Since the goal of housing programs is to address housing needs, they will inherently depend on the local private housing market. Colorado’s market does not meet the need, so programs must collaborate to reduce wait times for participants and increase effectiveness of working with limited available resources. Fundamentally, ESG can help housing access and placements increase.
Next Steps for DOH’S ESG Program: Housing & Tenancy Support
In response to this input, DOH staff will:
- Create specific metrics to ensure that ESG-funded housing programs 1) prioritize the inclusion of lived experience in program development, 2) focus on permanent housing with tailored supports as quickly as possible, 3) measure returns to homelessness to evaluate the effectiveness of services offered, and 4) incorporate landlord outreach efforts that can be utilized to increase access to limited affordable housing units available.

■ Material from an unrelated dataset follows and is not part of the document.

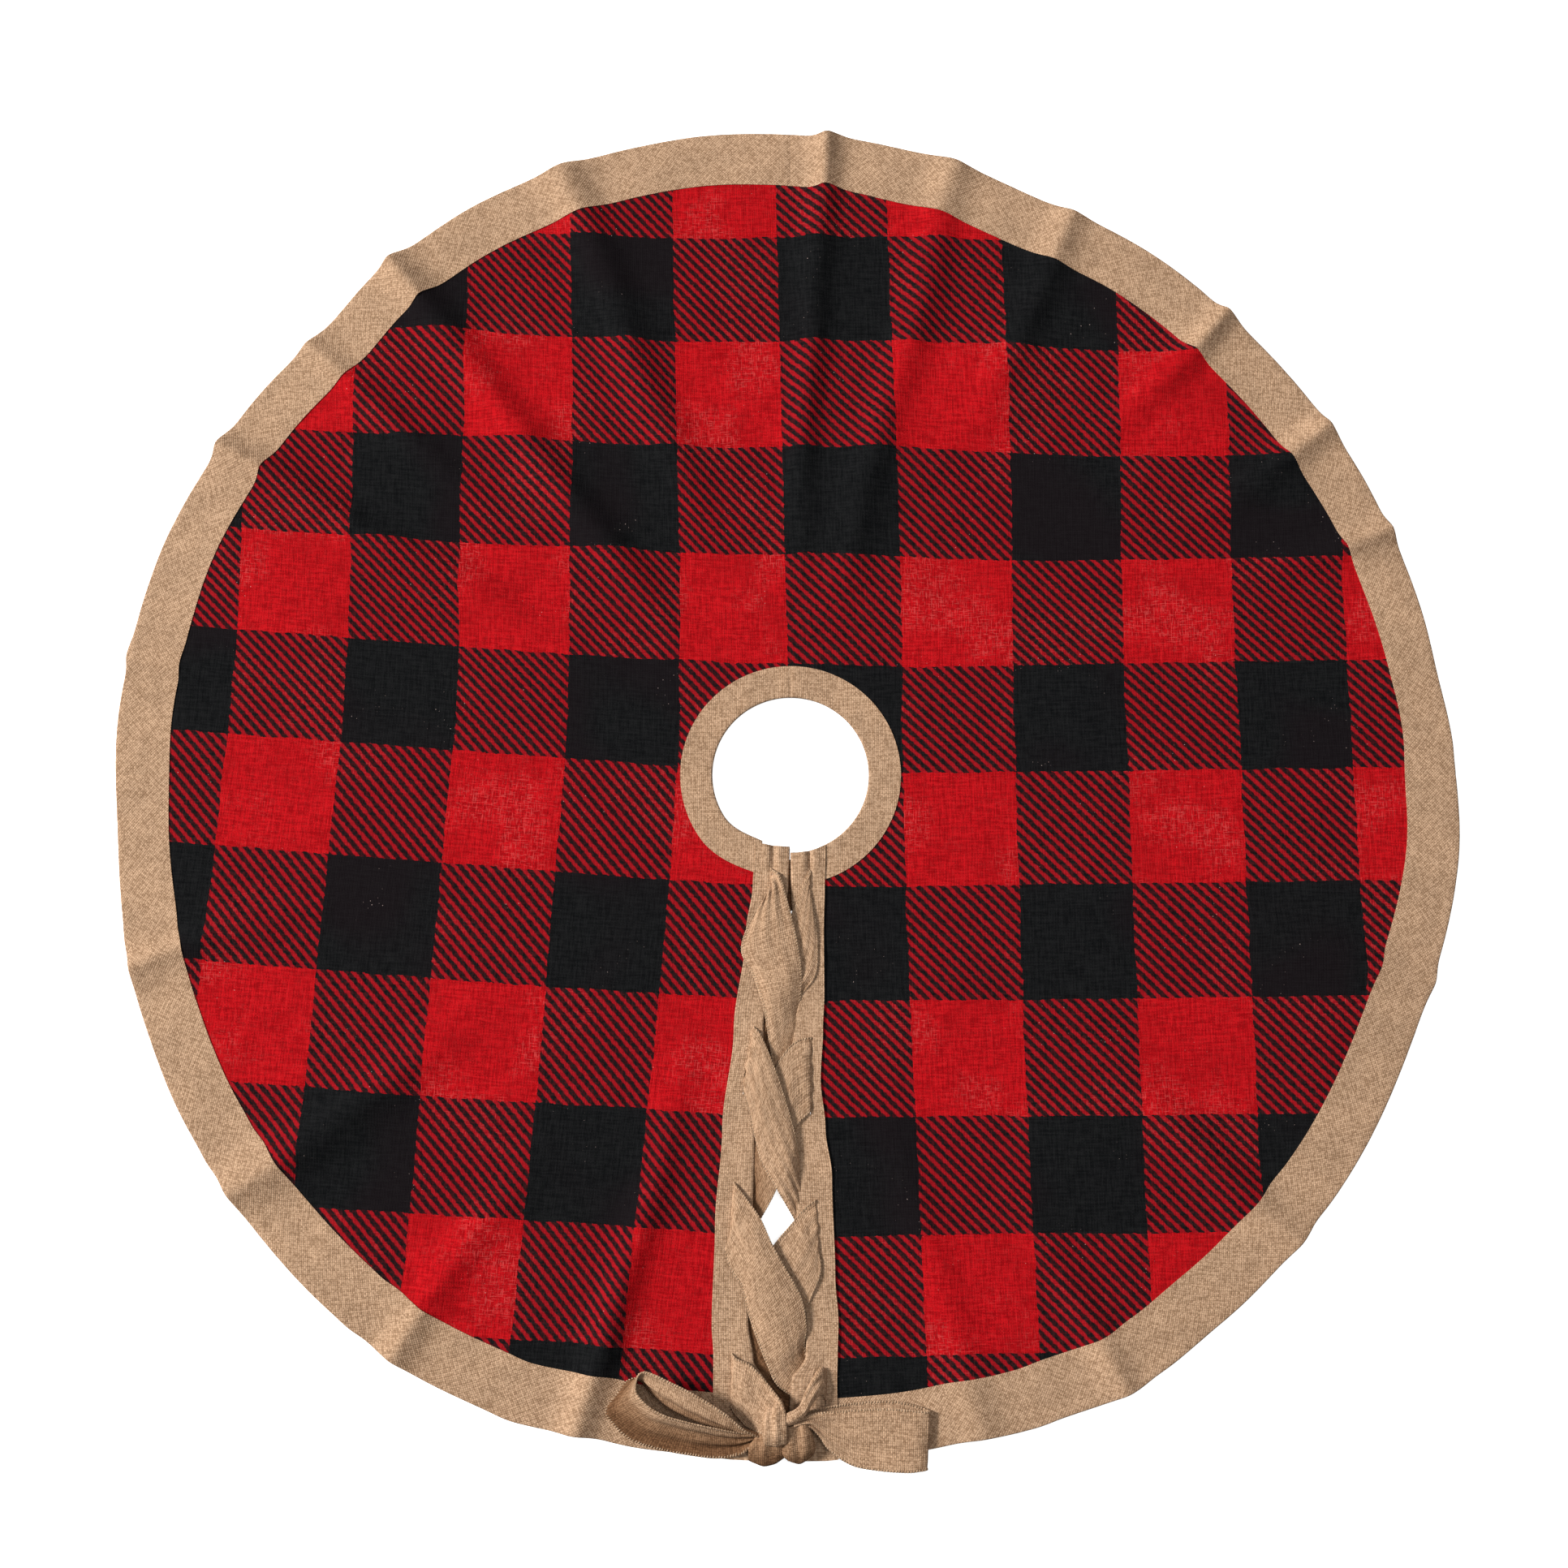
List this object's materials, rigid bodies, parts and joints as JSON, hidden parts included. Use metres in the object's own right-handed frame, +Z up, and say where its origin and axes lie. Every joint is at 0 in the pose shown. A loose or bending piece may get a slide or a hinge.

- Provide technical assistance programs for housing providers that is developed and reviewed by the LEAG members to ensure they meet housing needs. These tools will focus on creating tailored housing navigation and support programs that meet people’s unique needs as well as effective system-wide landlord outreach efforts.
- Implement monitoring tools that ensure all ESG-funded programs are focused on helping households secure permanent housing as quickly as possible, maintain that housing as long as possible, and utilize effective landlord outreach strategies to accomplish housing placement goals.
“The long wait for housing is often such a deterrent. Even if someone is given a voucher, finding housing is difficult and the list is long.”